Book Review: Sky Hunter by Chris Reher Three Stars

Book Review: Sky Hunter (Targon Tales #1) by Chris Reher

Three Stars out of Five

Enjoyable space opera/romantic adventure story. Apparently one of Reher’s early works. Not quit as good as her later work. The plot and storytelling is good, but it’s a bit sparse and contains numerous minor typographical errors.

Well-developed heroine who is neither perfect nor a super woman. Much more enjoyable.

Though this book opened a five book (so far) series) it is neatly self-contained, not leaving the reader dangling.

Book Review: Rumors of Glory by Dietmar Wehr (Three Stars)

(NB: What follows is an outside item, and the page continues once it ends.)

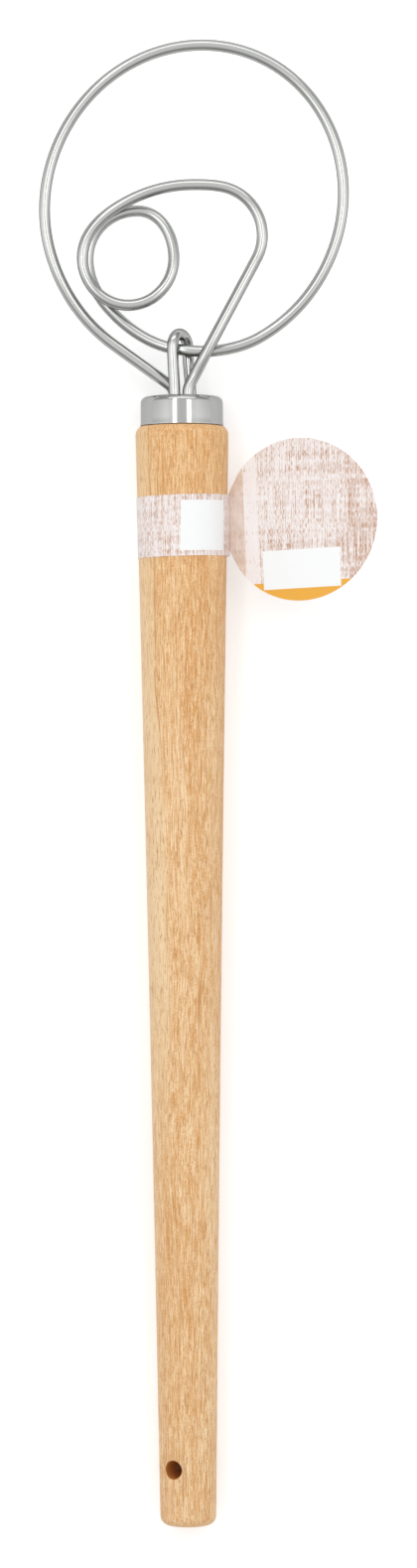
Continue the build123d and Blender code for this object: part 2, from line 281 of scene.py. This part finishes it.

Book Review: Rumors of Glory (The System States Rebellion Book 1) by Dietmar Wehr

Three Stars out of Five

Competent space opera. The opening round of an extended series (Wehr’s Synchronicity series ran to four volumes), this tale sets up the future conflict between am Earth-led Federation of planets and a breakaway group of planets, along the lines of America exiting the British Empire in the eighteenth century, all made possible by the discovery of faster-than-light drives late in the 21st century.

Wehr is a prolific author, but his writing begs for polishing. After reading the opening sentence of Chapter One, “It was just after dawn by the time …”, I almost closed the book. The storytelling is good, if rough. Wehr details the logic of each side’s position and allows the story to build, without taking sides.

Quibble: a 900-meter diameter troop carrier couldn’t possible hold 100,000 combatants plus 2000 vehicle (including tanks) and two months ammo and supplies, especially as those 100,000 bodies (plus the ship’s crew) must be fed, bedded, and exercised during the several months to get anywhere. (No hint of deep sleep options.)

Cover art quibble: all the vessels in the story are reported to be spherical, yet the cover art vehicles are quite angular.

Popcorn for the brain. A fast read; almost 200 pages. A good read.